Circulation figures remained close to a million copies per month after the debut issue, which outstripped even the circulation of news magazines such as Time during the period. The character was widely imitated by other comics publishers, with around 40 red-white-and-blue patriotic heroes debuting in 1941 alone. After the Simon and Kirby team moved to DC Comics in late 1941, having produced Captain America Comics through issue #10 (January 1942), Al Avison and Syd Shores became regular pencillers of the celebrated title, with one generally inking over the other. The character was featured in All Winners Comics #1–19 (Summer 1941 – Fall 1946), Marvel Mystery Comics #80–84 and #86–92, USA Comics #6–17 (December 1942 – Fall 1945), and All Select Comics #1–10 (Fall 1943 – Summer 1946).

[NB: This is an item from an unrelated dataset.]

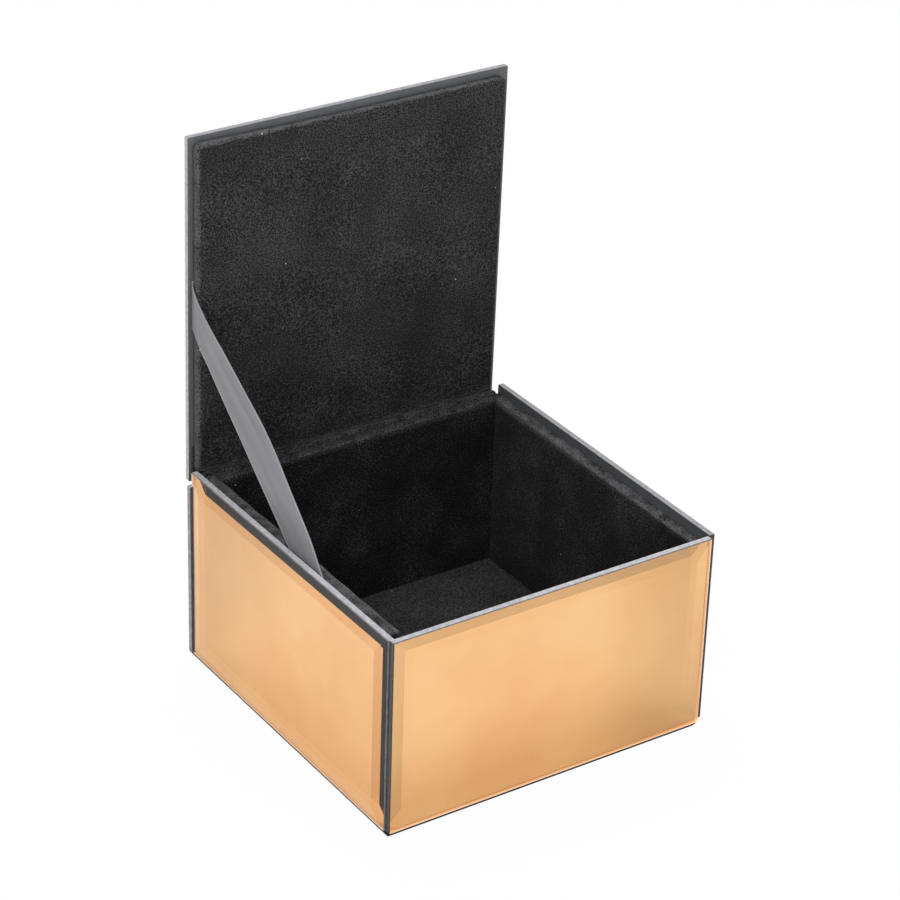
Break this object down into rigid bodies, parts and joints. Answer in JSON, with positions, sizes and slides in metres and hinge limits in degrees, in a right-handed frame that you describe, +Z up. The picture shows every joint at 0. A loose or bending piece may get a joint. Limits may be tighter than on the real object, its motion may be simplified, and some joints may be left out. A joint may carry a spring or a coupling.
{
  "type": "glass casket box",
  "caption": "Square keepsake box in bevelled copper mirror glass with black velvet lining, a cloth-hinged lid and a satin ribbon stay.",
  "frame": {"origin": "centre of the base, on the surface that the box stands on", "axes": "+Z up, +X to the box's right seen from the front, +Y from the front to the hinged back"},
  "size_m": [0.12, 0.1242, 0.1791],
  "materials": {
    "copper_mirror": "bevelled float glass silvered in copper, its back coat painted grey",
    "grey_board": "dense grey book board, uncoated",
    "velvet": "short black velvet pile",
    "satin_ribbon": "grey satin weave with a woven edge",
    "felt": "thin black felt"
  },
  "bodies": {
    "box": {"base_felt": "felt", "base_board": "grey_board", "front_glass": "copper_mirror", "back_glass": "copper_mirror", "left_glass": "copper_mirror", "right_glass": "copper_mirror", "front_board": "grey_board", "back_board": "grey_board", "left_board": "grey_board", "right_board": "grey_board", "front_velvet": "velvet", "back_velvet": "velvet", "left_velvet": "velvet", "right_velvet": "velvet", "floor_velvet": "velvet", "hinge_cloth": "velvet", "ribbon_stay": "satin_ribbon"},
    "lid": {"lid_glass": "copper_mirror", "lid_board": "grey_board", "lid_velvet": "velvet"}
  },
  "joints": [
    {"name": "lid_hinge", "type": "hinge", "parent": "box", "child": "lid", "pos_m": [0, 0.057, 0.06355], "axis": [1, 0, 0], "range_deg": [0, 89.2], "deforming": ["hinge_cloth", "ribbon_stay"]}
  ]
}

In the post-war era, with the popularity of superheroes fading, Captain America led Timely's first superhero team, the All-Winners Squad, in its two published adventures, in All Winners Comics #19 and #21 (Fall–Winter 1946; there was no issue #20). After Bucky was shot and wounded in a 1948 Captain America story, he was succeeded by Captain America's girlfriend, Betsy Ross, who became the superheroine Golden Girl. Captain America Comics ran until issue #73 (July 1949), at which time the series was retitled Captain America's Weird Tales for two issues (October 1949 – February 1950), with the finale being a horror/suspense anthology issue with no superheroes.

Atlas Comics attempted to revive its superhero titles when it reintroduced Captain America, along with the original Human Torch and the Sub-Mariner, in Young Men #24 (December 1953). Billed as "Captain America, Commie Smasher!" Captain America appeared during the next year in Young Men #24–28 and Men's Adventures #27–28, as well as in issues #76–78 of an eponymous title (May–September 1954). Atlas' attempted superhero revival was a commercial failure, and the character's title was canceled with Captain America #78 (September 1954).

A copy of Captain America Comics #1 comic book was sold for $3.12 million at Heritage Auctions in 2022.